By Geoffrey Smith
Investing.com -- U.K. households and businesses face a smaller, but perhaps longer-lasting, rise in their energy bills than seemed likely a couple of weeks ago.
New Prime Minister Liz Truss told the House of Commons on Thursday that she intends to set the maximum dual-fuel bill for a typical family home at 2,500 pounds ($2,880) a year for two years, starting in October. That's over 1,000 pounds less than had appeared likely after the U.K. energy regulator Ofgem's latest review of its price formula. However, it still represents an increase of more than 100% from what households were paying last winter.
"The PM has - rightly done the inevitable & capped household energy costs," said Torsten Bell, director of the Resolution Foundation, via Twitter. "It will make a huge difference but winter ahead will still be grim."
Households will still receive the 400-pound rebate as promised earlier this year by the previous government led by Boris Johnson.
In addition, Truss said, there will be a new six-month relief scheme for businesses and charities which will aim to give equivalent support. She also promised "focused support" to vulnerable industries after that scheme expires.
The government will aim to identify which sectors need support within three months, Truss added.
In all, she argued, the plans will lead to inflation being 5% lower than it would have been under Ofgem's proposals.
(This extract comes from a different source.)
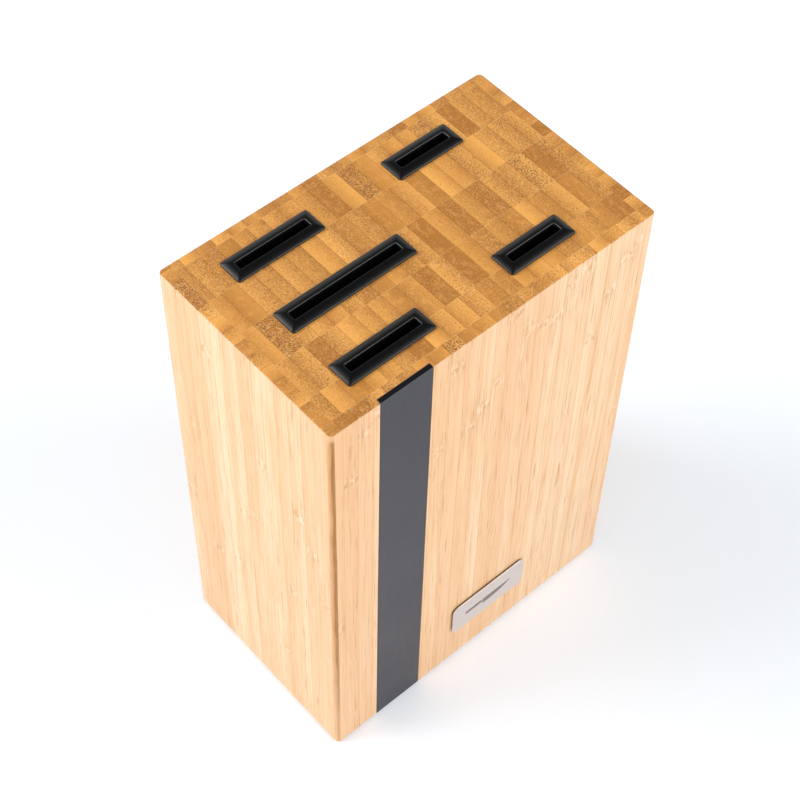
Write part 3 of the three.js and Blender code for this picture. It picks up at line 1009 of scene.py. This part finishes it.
def set_camera(scene):
    """A long lens looking down on the near left corner."""
    target = Vector((0.0, 3.3, 124.9)) * MM
    azimuth, elevation, roll = math.radians(42.5), math.radians(53.64), math.radians(1.55)
    distance = 0.7203
    level = math.cos(elevation)
    back = Vector((-math.sin(azimuth) * level, -math.cos(azimuth) * level, math.sin(elevation)))
    lens = bpy.data.cameras.new("camera")
    lens.sensor_width = 36.0
    lens.lens = 83.23
    lens.clip_start = 0.05
    camera = bpy.data.objects.new("camera", lens)
    turn = (-back).to_track_quat("-Z", "Y").to_matrix().to_4x4() @ Matrix.Rotation(roll, 4, "Z")
    camera.matrix_world = Matrix.Translation(target + back * distance) @ turn
    scene.collection.objects.link(camera)
    scene.camera = camera


class KNIFE_PT_panel(bpy.types.Panel):
    """The block's sizes, colours and building steps"""

    bl_label = "Knife block"
    bl_idname = "KNIFE_PT_panel"
    bl_space_type = "VIEW_3D"
    bl_region_type = "UI"
    bl_category = "Knife block"

    def draw(self, context):
        for group in (context.scene.knife_block_sizes, context.scene.knife_block_colours):
            column = self.layout.column(align=True)
            for name in group.bl_rna.properties.keys():
                if name not in ("rna_type", "name"):
                    column.prop(group, name)
        for step in STEPS:
            self.layout.operator(step.bl_idname)


STEPS = (
    KNIFE_OT_stage,
    KNIFE_OT_side_panels,
    KNIFE_OT_front_and_rear,
    KNIFE_OT_top_and_base,
    KNIFE_OT_collars,
    KNIFE_OT_front_strip,
    KNIFE_OT_badge,
    KNIFE_OT_foot_pads,
)
CLASSES = (KnifeBlockSizes, KnifeBlockColours, *STEPS, KNIFE_PT_panel)


def register():
    for cls in CLASSES:
        bpy.utils.register_class(cls)
    bpy.types.Scene.knife_block_sizes = bpy.props.PointerProperty(type=KnifeBlockSizes)
    bpy.types.Scene.knife_block_colours = bpy.props.PointerProperty(type=KnifeBlockColours)


def unregister():
    del bpy.types.Scene.knife_block_sizes
    del bpy.types.Scene.knife_block_colours
    for cls in reversed(CLASSES):
        bpy.utils.unregister_class(cls)


def main():
    register()
    bpy.context.scene.view_settings.view_transform = "Standard"
    bpy.ops.knife.stage()
    bpy.ops.knife.side_panels()
    bpy.ops.knife.front_and_rear()
    bpy.ops.knife.top_and_base()
    bpy.ops.knife.collars()
    bpy.ops.knife.front_strip()
    bpy.ops.knife.badge()
    bpy.ops.knife.foot_pads()


if __name__ == "__main__":
    main()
That may take some of the pressure off the Bank of England to raise interest rates further over the coming months but, in supporting household demand, it may not address the longer term structural component of this year's inflation surge.
The yield on the interest-rate-sensitive 2-year government note fell 6 basis points to 2.94%, but the 10-Year Gilt yield rose 1 basis point to 3.04%. The pound, meanwhile, got a modest lift from the news, rising 0.3% to its highest level this week against the dollar.
Truss avoided giving much detail about how the plan will be financed, a key worry that has weighed on sterling and on U.K. government bond markets in the last month. However, she did again repeat her objection to a windfall tax on energy companies, meaning that oil majors Shell (LON:RDSa) and BP (LON:BP) look unlikely to be raided for cash. BP stock rose 1.2% in London in response to the news, while Shell stock edged down 0.1%.
In a further boost to the oil and gas industry, Truss also announced she will ease restrictions on hydraulic fracturing - or 'fracking' - in an attempt to encourage more domestic production of natural gas. One of the reasons that the current spike in energy prices is hitting the U.K. so hard is that its energy infrastructure is a legacy of a time when North Sea gas was plentiful and cheap. With the North Sea's fields now largely depleted, the U.K. has swung to being a big net importer of natural gas.
The Resolution Foundation's Bell said Truss had "hidden from the fiscal implications" of her plans.
The new Chancellor of the Exchequer, Kwasi Kwarteng, will spell out the government's plans in more detail within a month, Truss said.